# Riemann Lebesgue integrals

• Jul 1st 2012, 11:59 AM
kezman
Riemann Lebesgue integrals
Im having some trouble with these ones

Decide if the following integrals exist as Lebesgue integrals and as Riemann integrals

$\int_{1}^{+ \infty} \frac{dx}{x^2}$

$\int_{0}^{+ \infty} \frac{sen^2(x)dx}{x^2}$

Thanks!!!
• Jul 1st 2012, 12:53 PM
Plato
Re: Riemann Lebesgue integrals
Quote:

Originally Posted by kezman
Decide if the following integrals exist as Lebesgue integrals and as Riemann integrals

$\int_{1}^{+ \infty} \frac{dx}{x^2}$

$\int_{0}^{+ \infty} \frac{sen^2(x)dx}{x^2}$

Are they Riemann integrable?
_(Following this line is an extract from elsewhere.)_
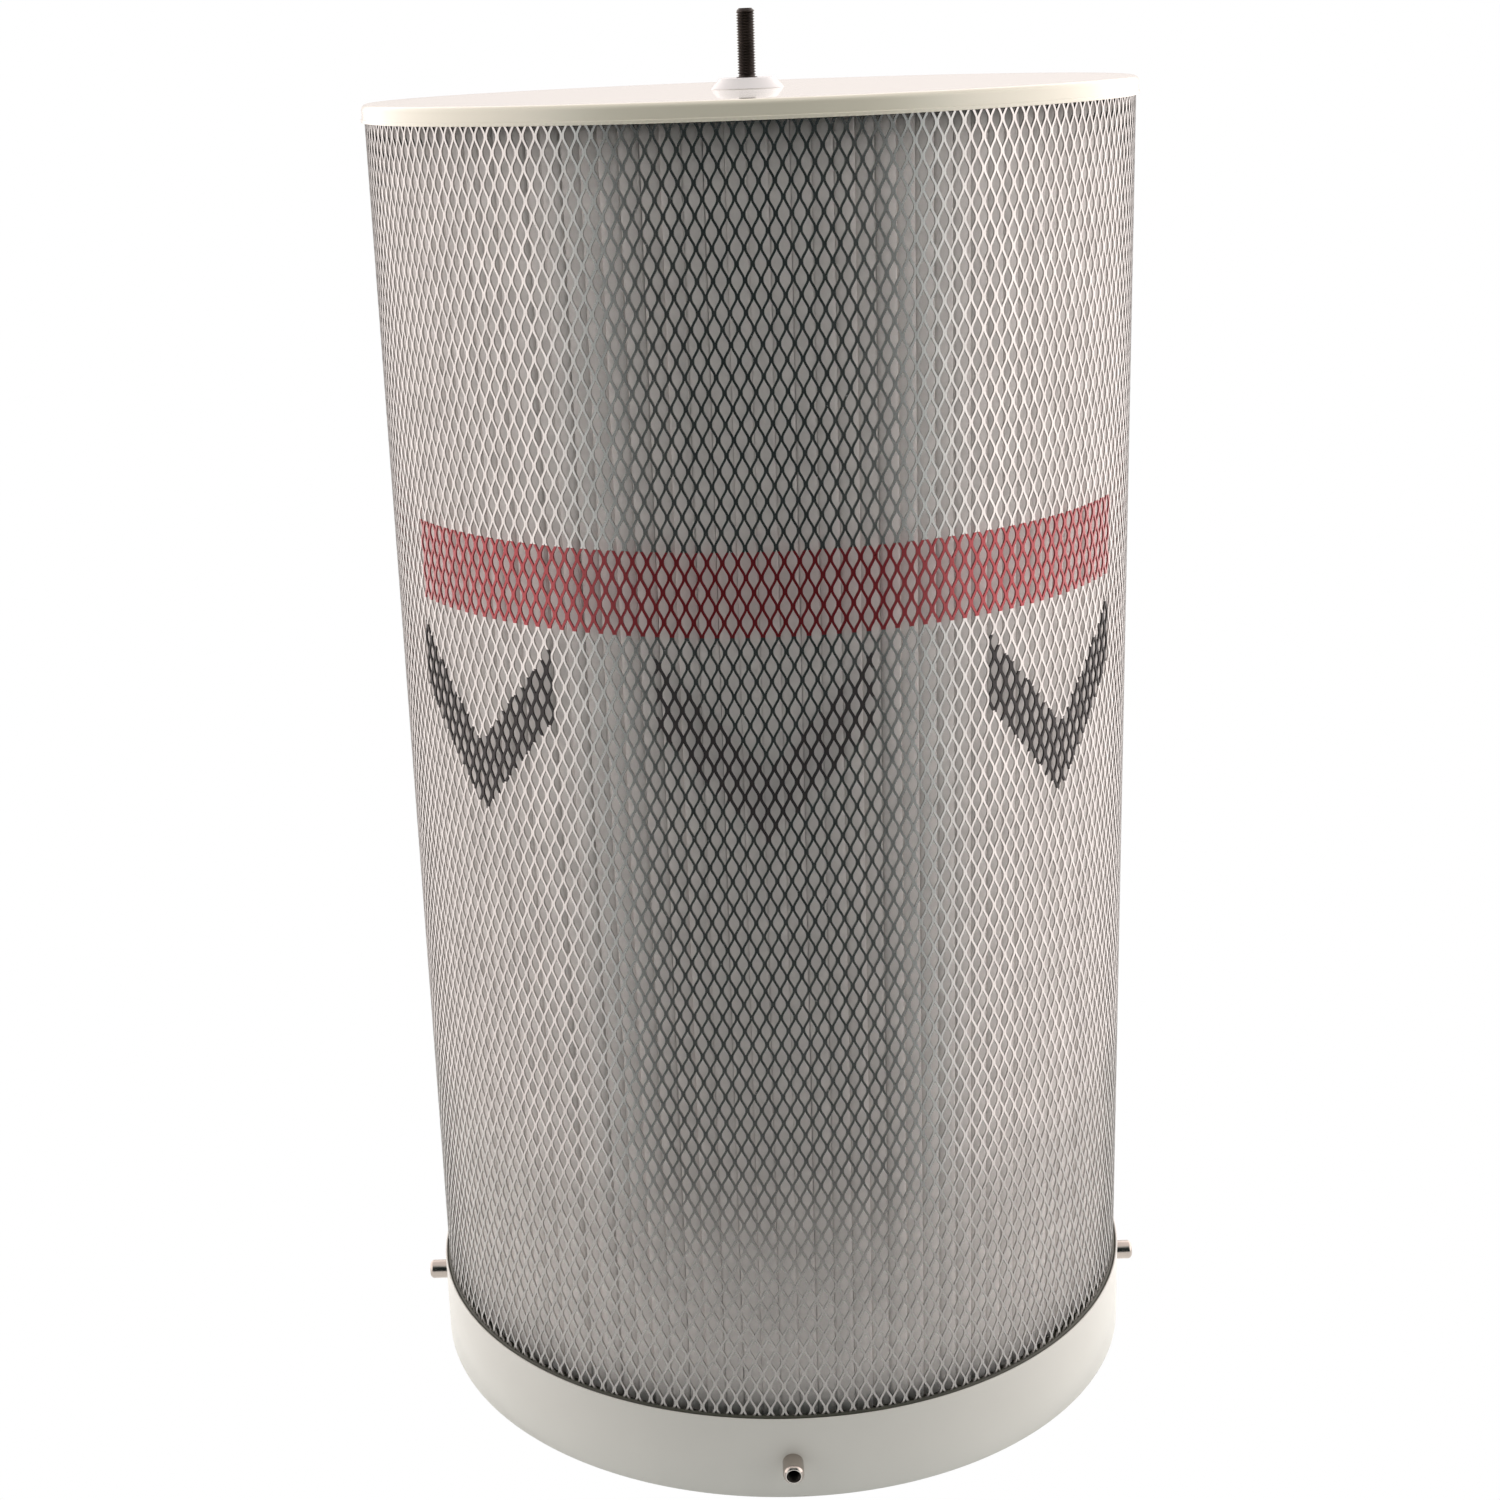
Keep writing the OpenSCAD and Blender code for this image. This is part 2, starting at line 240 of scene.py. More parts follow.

If not why not?
• Jul 2nd 2012, 07:59 AM
kezman
Re: Riemann Lebesgue integrals
As for riemann integral the first one exist and is = -1
The second one doesnt exist.

The problem is to prove if exists the lebesgue integral, I have no clue.:(
• Jul 2nd 2012, 08:25 AM
Plato
Re: Riemann Lebesgue integrals
Quote:

Originally Posted by kezman
As for riemann integral the first one exist and is = -1
The second one doesnt exist.
The problem is to prove if exists the lebesgue integral, I have no clue.:(

The value of the first is 1, not -1.
For the second did you notice that $\frac{\sin^2(x)}{x^2}\le\frac{1}{x^2}$.
• Jul 2nd 2012, 12:05 PM
kezman
Re: Riemann Lebesgue integrals
ok the second integral if exists must be between 0 and 1
• Jul 2nd 2012, 01:01 PM
Plato
Re: Riemann Lebesgue integrals
Quote:

Originally Posted by kezman
ok the second integral if exists must be between 0 and 1

Here is a reference for you.

And another.
• Jul 2nd 2012, 02:00 PM
kezman
Re: Riemann Lebesgue integrals
Excelent, so Ill have to fight against lebesgue integral.